Musk made some optimistic claims on the call, for example assuring investors that Tesla will continue to, “invest significantly in AI development,” a technology that he has pegged as “the massive game changer,” with “potential to make Tesla the most valuable company in the world by far” with “fully autonomous cars at scale and fully autonomous humanoid robots.”

However, the market did not respond to the celebrity CEO’s long-term vision statements as it has in the past. Even some of the analysts who are reliably bullish on Tesla issued cautious notes after the company’s Q3 results as CNBC Pro reported.

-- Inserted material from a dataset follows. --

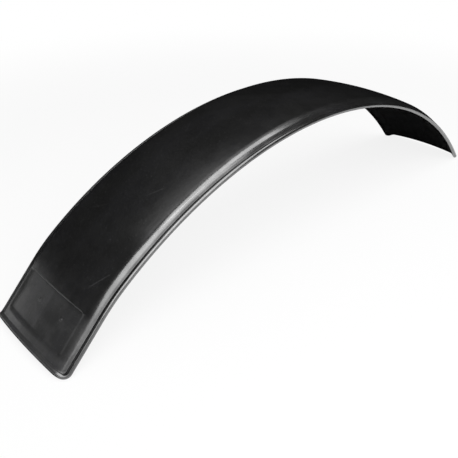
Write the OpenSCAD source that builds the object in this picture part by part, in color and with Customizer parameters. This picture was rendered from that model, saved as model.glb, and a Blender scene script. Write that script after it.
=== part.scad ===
// Arched mudguard for a wide bicycle tyre, moulded in one piece.
// The arch runs along X, and the wheel under it turns about an axle along Y. Towards -X the arch
// bends in and ends straight, so that the recessed pad there lies flat on a bracket.
// Z is up. The origin lies on the ground, midway between the two ends.

/* [Arch] */
// Radius of the crown line over the wheel, outside
crown_radius = 400; // [300:5:520]
// Angle from the top of the arch to the corner bends of its plain end
plain_end_angle = 48; // [35:0.5:75]
// Radius of the bend above the straight end with the pad
pad_bend_radius = 190; // [120:5:300]
// How far that bend turns, in degrees
pad_bend_angle = 9.5; // [4:0.5:16]

/* [Cross section] */
// Width of the gently curved crown, between the shoulders
crown_width = 87.5; // [70:0.5:150]
// Height of the crown's middle above its edges
crown_rise = 2.5; // [2:0.5:8]
// Outer radius of each shoulder
shoulder_radius = 11; // [7:0.2:16]
// Slope of the skirts below the shoulders, in degrees
skirt_slope = 43.5; // [35:0.5:75]
// Thickness of the wall
wall = 2.2; // [1.6:0.1:3.2]

/* [Rolled edge] */
// Diameter of the roll that runs round the whole edge
roll_d = 4.6; // [3.6:0.2:6]
// How far the roll stands proud of the inner face
roll_proud_inside = 0.2; // [0.1:0.1:0.6]
// Radius of the roll's centre line round the four corners, and depth of the skirts
corner_bend = 5; // [4:0.5:12]

/* [Fixing pad] */
// Length of the recessed pad, along the arch
pad_length = 38.5; // [20:0.5:80]
// Strip of crown left beside the pad, on each side
pad_side_gap = 2.5; // [2:0.5:15]
// Depth of the pad below the crown
pad_depth = 0.8; // [0.4:0.1:1]
// Radius of the pad's corners
pad_corner = 4; // [2:0.5:10]
// Distance from the rolled end to the pad
pad_from_end = 10.5; // [8:0.5:60]
// Straight stretch between the pad and the bend above it
pad_to_bend = 3; // [1:0.5:20]

/* [Drill marks] */
// Distance between the two drill marks
mark_spacing = 34; // [15:1:40]
// How far the marks lie past the middle of the pad, away from the rolled end
mark_past_middle = 3.75; // [0:0.25:8]
// Sideways shift of the pair of marks from the middle of the pad
mark_shift = 6; // [0:0.5:12]
// Diameter of a mark where it rises from the pad
mark_d = 2.8; // [2:0.2:5]
// Height of a mark
mark_height = 0.6; // [0.3:0.1:0.8]

/* [Hidden] */

// Steps of a full turn for the arch, for the bends and for the round of the roll
arch_steps = 240;
bend_steps = 96;
roll_steps = 32;
// Flat strips across half of the crown, and across each shoulder
crown_strips = 6;
shoulder_strips = 10;
// How far a cutter reaches past what it cuts, and how far the wall runs on past the corner bends
// before its ends are trimmed
cut_over = 2;
wall_overrun = corner_bend + 4;

roll_r = roll_d / 2;
// Depth of the roll's centre line below the outer face
roll_depth = wall + roll_proud_inside - roll_r;
// Each bend of the roll or the wall laps over its neighbours, and is a hair thicker so that it
// swallows their ends
bend_lap = 0.3;
bend_swell = 0.03;
// How far the wall's corners stop short of the roll's centre line, inside the roll
corner_setback = 0.5;

// The crown's arc across the width: its radius, its half angle and its centre's distance from the axle
cross_radius = (pow(crown_width / 2, 2) + pow(crown_rise, 2)) / (2 * crown_rise);
cross_angle = asin(crown_width / 2 / cross_radius);
cross_centre = crown_radius - cross_radius;

// Centre of a shoulder's arc: its distances from the middle of the width and from the axle
shoulder_y = (cross_radius - shoulder_radius) * sin(cross_angle);
shoulder_z = cross_centre + (cross_radius - shoulder_radius) * cos(cross_angle);

// The roll's centre line where it leaves the shoulder, and where it lies along the rim
shoulder_roll = shoulder_radius - roll_depth;
bend_y = shoulder_y + shoulder_roll * sin(skirt_slope);
bend_z = shoulder_z + shoulder_roll * cos(skirt_slope);
rim_y = bend_y + corner_bend * cos(skirt_slope);
rim_z = bend_z - corner_bend * sin(skirt_slope);

// Length of the straight end, from the bend to its corner bends, and height of the bend's own axis
straight_length = pad_from_end + pad_length + pad_to_bend - corner_bend;
bend_centre = crown_radius - pad_bend_radius;

// The guard stands on its four corner bends. Height above the axle of such a bend's lowest point, at an
// end that slopes by an angle and whose crown line starts its corner bends at a height
function foot_height(crown_height, angle) =
    crown_height - (crown_radius - bend_z) * cos(angle)
        - corner_bend * sqrt(pow(sin(angle), 2) + pow(sin(skirt_slope) * cos(angle), 2));

plain_foot = foot_height(crown_radius * cos(plain_end_angle), plain_end_angle);

// The same height at the end with the pad, where the bend starts at an angle from the top
function pad_foot(start) =
    let (angle = start + pad_bend_angle)
        foot_height(
            bend_centre * cos(start) + pad_bend_radius * cos(angle) - straight_length * sin(angle),
            angle
        );

// The bend starts where both ends stand on the same ground. Each step comes closer to that angle
function level_start(start, steps) =
    steps == 0 ? start
        : level_start(start + (pad_foot(start) - plain_foot) / crown_radius * 180 / PI, steps - 1);

bend_start = level_start(plain_end_angle - pad_bend_angle, 30);
pad_end_angle = bend_start + pad_bend_angle;
foot_z = plain_foot - (roll_r + 2 * bend_swell);

// How far an end reaches out, where its crown line starts its corner bends at a distance from the axle
function end_reach(crown_x, angle) = crown_x - roll_depth * sin(angle) + corner_bend * cos(angle);

plain_reach = end_reach(crown_radius * sin(plain_end_angle), plain_end_angle);
pad_crown_x = bend_centre * sin(bend_start) + pad_bend_radius * sin(pad_end_angle);
pad_reach = end_reach(pad_crown_x + straight_length * cos(pad_end_angle), pad_end_angle);

// Distances from the rolled end to the middle of the pad and to the drill marks
pad_middle = pad_from_end + pad_length / 2;
mark_from_end = pad_middle + mark_past_middle;

// Points on an arc from one angle to another, both measured from straight up
function arc(centre, radius, from, to, strips) = [
    for (i = [0 : strips])
        let (angle = from + (to - from) * i / strips)
            centre + radius * [sin(angle), cos(angle)]
];

// The crown's curve from the middle of the width to the shoulder, at a depth below its outer face
function crown_curve(depth) = arc([0, cross_centre], cross_radius - depth, 0, cross_angle, crown_strips);

// The same curve carried on round the shoulder and down a length of skirt
function wall_curve(depth, skirt) =
    let (
        middle = [shoulder_y, shoulder_z],
        shoulder = arc(middle, shoulder_radius - depth, cross_angle, skirt_slope, shoulder_strips),
        down_skirt = skirt * [cos(skirt_slope), -sin(skirt_slope)]
    )
    concat(crown_curve(depth), shoulder, [shoulder[shoulder_strips] + down_skirt]);

// The closed outline between two curves that start at the middle, with its mirror image on the left
function outline(upper, lower) =
    let (
        right = concat(upper, [for (i = [len(lower) - 1 : -1 : 0]) lower[i]]),
        left = [for (i = [len(right) - 2 : -1 : 1]) [-right[i][0], right[i][1]]]
    )
    concat(right, left);

// The outline of the wall, a little larger all round by a swell
function wall_outline(swell) =
    outline(wall_curve(-swell, corner_bend + swell), wall_curve(wall + swell, corner_bend + swell));

// Draws its children, and again mirrored across the width
module both_sides() {
    children();
    mirror([0, 1, 0]) children();
}

// Sweeps a section about the axle, between two angles from the top of the arch.
// The section lies flat: its X is the distance from the middle of the width, its Y that from the axle.
module sweep_round_axle(from, to) {
    rotate([90, 0, 0])
        rotate_extrude(angle = to - from, start = 90 - to, $fn = arch_steps)
            rotate(-90)
                children();
}

// Sweeps the same section straight along X
module sweep_straight(length) {
    rotate([90, 0, 90])
        linear_extrude(length)
            children();
}

// Sets its children on a radius of the arch: X runs down towards the end, Z away from the axle
module on_radius(angle) {
    rotate([0, angle, 0]) children();
}

// Sets its children on the axis of the bend towards the pad, with X and Z as at the bend's start
module on_bend_axis() {
    mirror([1, 0, 0])
        on_radius(bend_start)
            translate([0, 0, bend_centre])
                children();
}

// Sets its children on the straight end with the pad, at a distance past the bend: X runs down
// towards the end, and the crown lies as far along Z as it does from the axle elsewhere
module on_straight(distance) {
    on_bend_axis()
        on_radius(pad_bend_angle)
            translate([distance, 0, -bend_centre])
                children();
}

// Puts its children at both ends of the guard, where the corner bends start
module both_ends() {
    on_radius(plain_end_angle) children();
    on_straight(straight_length) children();
}

// Sets its children on the slope of the skirt: Y runs down the skirt, Z away from its outer side
module on_skirt() {
    translate([0, shoulder_y, shoulder_z])
        rotate([-skirt_slope, 0, 0])
            children();
}

// Everything past the line of the roll at one end, with the corners cut round
module end_trim() {
    reach = crown_radius / 10;
    translate([corner_bend, -crown_width, crown_radius / 2])
        cube([reach, 2 * crown_width, crown_radius]);
    both_sides()
        on_skirt()
            translate([0, 0, shoulder_radius - wall - cut_over])
                linear_extrude(wall + 2 * cut_over)
                    difference() {
                        square(corner_bend + cut_over);
                        circle(r = corner_bend - corner_setback, $fn = bend_steps);
                    }
}

// The bare wall: crown, shoulders and skirts along the arch, the bend and the straight end, trimmed
// at both ends
module wall_sweep() {
    overrun_angle = wall_overrun / crown_radius * 180 / PI;
    difference() {
        union() {
            sweep_round_axle(-bend_start, plain_end_angle + overrun_angle)
                polygon(wall_outline(0));
            round_bend()
                polygon(wall_outline(bend_swell));
            on_straight(0)
                sweep_straight(straight_length + wall_overrun)
                    polygon(wall_outline(0));
        }
        both_ends() end_trim();
    }
}

// Sweeps a section round the bend above the pad, lapping past both of its ends
module round_bend() {
    lap_angle = bend_lap / pad_bend_radius * 180 / PI;
    on_bend_axis()
        sweep_round_axle(-lap_angle, pad_bend_angle + lap_angle)
            translate([0, -bend_centre])
                children();
}

// A round section at the right rim of the wheel opening
module rim_circle(radius) {
    translate([rim_y, rim_z])
        circle(r = radius, $fn = roll_steps);
}

// The roll along both rims of the wheel opening
module rim_rolls() {
    both_sides() {
        sweep_round_axle(-bend_start, plain_end_angle)
            rim_circle(roll_r);
        round_bend()
            rim_circle(roll_r + bend_swell);
        on_straight(0)
            sweep_straight(straight_length)
                rim_circle(roll_r);
    }
}

// A bend of the roll, from one angle to another round Z, lapping past both by a small arc
module roll_bend(radius, from, to, lap, thickness, steps) {
    lap_angle = lap / radius * 180 / PI;
    rotate_extrude(angle = to - from + 2 * lap_angle, start = from - lap_angle, $fn = steps)
        translate([radius, 0])
            circle(r = thickness, $fn = roll_steps);
}

// A bend of the roll in the plane across the arch, its angles measured from straight up
module roll_across(radius, from, to, lap, thickness, steps) {
    rotate([0, -90, 0])
        roll_bend(radius, from, to, lap, thickness, steps);
}

// The roll across one end: over the crown, round the shoulders and round the corners to the rims
module end_roll() {
    translate([corner_bend, 0, cross_centre])
        roll_across(cross_radius - roll_depth, -cross_angle, cross_angle, 0, roll_r, arch_steps);
    both_sides() {
        translate([corner_bend, shoulder_y, shoulder_z])
            roll_across(shoulder_roll, cross_angle, skirt_slope, bend_lap, roll_r + bend_swell, bend_steps);
        on_skirt()
            translate([0, 0, shoulder_roll])
                roll_bend(corner_bend, 0, 90, bend_lap, roll_r + 2 * bend_swell, bend_steps);
    }
}

// A rectangle with round corners, about the origin
module rounded_rectangle(length, width, radius) {
    square([length - 2 * radius, width], center = true);
    square([length, width - 2 * radius], center = true);
    for (x = [-1, 1], y = [-1, 1])
        translate([x * (length / 2 - radius), y * (width / 2 - radius)])
            circle(r = radius, $fn = bend_steps);
}

// What the recessed pad takes out of the crown: its floor follows the crown
module pad_recess() {
    on_straight(straight_length + corner_bend - pad_middle)
        intersection() {
            translate([-pad_length, 0, 0])
                sweep_straight(2 * pad_length)
                    polygon(outline(crown_curve(-cut_over), crown_curve(pad_depth)));
            translate([0, 0, crown_radius / 2])
                linear_extrude(crown_radius)
                    rounded_rectangle(pad_length, crown_width - 2 * pad_side_gap, pad_corner);
        }
}

// A low dome on the pad's floor that shows where to drill, at a distance from the middle
module drill_mark(y) {
    dome_radius = (pow(mark_d / 2, 2) + pow(mark_height, 2)) / (2 * mark_height);
    root = (wall - pad_depth) / 2;
    on_straight(straight_length + corner_bend - mark_from_end)
        translate([0, 0, cross_centre])
            rotate([-asin(y / cross_radius), 0, 0])
                translate([0, 0, cross_radius - pad_depth])
                    intersection() {
                        translate([0, 0, mark_height - dome_radius])
                            sphere(r = dome_radius, $fn = roll_steps);
                        translate([0, 0, -root])
                            cylinder(r = dome_radius + cut_over, h = root + dome_radius, $fn = roll_steps);
                    }
}

// The whole guard: the wall with its rolled edge, and the pad at one end
module mudguard() {
    color([0.09, 0.09, 0.095])
        translate([(pad_reach - plain_reach) / 2, 0, -foot_z]) {
            difference() {
                union() {
                    wall_sweep();
                    rim_rolls();
                    both_ends() end_roll();
                }
                pad_recess();
            }
            for (side = [-1, 1])
                drill_mark(side * mark_spacing / 2 - mark_shift);
        }
}

mudguard();
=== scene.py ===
# %% [markdown]
# # A moulded rubber mudguard for a wide bicycle tyre
#
# The real guard comes out of its mould in one piece: a long arch of black rubber with a gently
# crowned top, sloping skirts and a round bead, the roll, that runs right round its edge.
# This lesson makes it in the order in which it is easiest to think about it. A flat mat gets its
# corners, its recess and its roll, and is then folded over the width of the tyre and bent round the wheel.

import math

import bmesh
import bpy
from mathutils import Matrix, Vector


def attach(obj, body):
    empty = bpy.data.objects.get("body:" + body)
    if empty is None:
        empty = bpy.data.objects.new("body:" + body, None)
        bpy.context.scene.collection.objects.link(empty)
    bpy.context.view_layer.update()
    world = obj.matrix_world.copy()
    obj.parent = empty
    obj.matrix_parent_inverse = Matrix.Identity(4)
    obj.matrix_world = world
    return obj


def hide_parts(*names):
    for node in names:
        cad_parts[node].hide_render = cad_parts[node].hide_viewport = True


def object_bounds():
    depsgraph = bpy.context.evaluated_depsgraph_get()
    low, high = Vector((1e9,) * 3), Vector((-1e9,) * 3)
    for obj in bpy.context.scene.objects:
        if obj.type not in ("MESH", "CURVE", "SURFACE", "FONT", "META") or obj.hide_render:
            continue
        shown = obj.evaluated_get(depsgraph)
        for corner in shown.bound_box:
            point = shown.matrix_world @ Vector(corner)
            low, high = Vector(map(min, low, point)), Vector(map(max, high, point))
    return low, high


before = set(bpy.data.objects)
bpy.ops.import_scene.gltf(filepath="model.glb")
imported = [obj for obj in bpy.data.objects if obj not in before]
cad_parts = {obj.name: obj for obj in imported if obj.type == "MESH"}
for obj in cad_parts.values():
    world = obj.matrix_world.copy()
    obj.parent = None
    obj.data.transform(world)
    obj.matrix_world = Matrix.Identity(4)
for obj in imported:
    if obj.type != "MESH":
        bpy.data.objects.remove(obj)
cad_low, cad_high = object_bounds()
print("the frame is", [round(size, 4) for size in cad_high - cad_low], "m")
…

For example, “No more rose-colored glasses,” Wells Fargo analyst Colin Langan wrote in a note Wednesday. And Morgan Stanley’s Adam Jonas reduced his price target to $380 from $400. His forecast still implies more than a 56% upside in a note out after the Q3 Tesla call.

Jonas asked, “How can we defend a ‘growth’ stock that appears ready to enter its 2nd consecutive year of earnings decline?” He later answered, “We feel it is also important and reasonable to consider the long-term potential of the products and services being commercialized by the company,” in the note.

Toni Sacconaghi of Bernstein, who is typically more skeptical of Tesla’s hype, maintained an underperform rating on the EV maker with a $150 price target on shares, suggesting a 38% downside from Wednesday’s close. ”5% auto revenue growth, collapsing margins and trading at 200x FCF — is the story broken?” the analyst asked in a note out Thursday.

Some of Tesla’s long-term believers, including Jonas, see the company’s Q3 results as an alarm bell signaling a difficult outlook for EVs broadly. Chinese EV makers, among other automakers, saw shares decline following Tesla’s cautious, third-quarter call as well.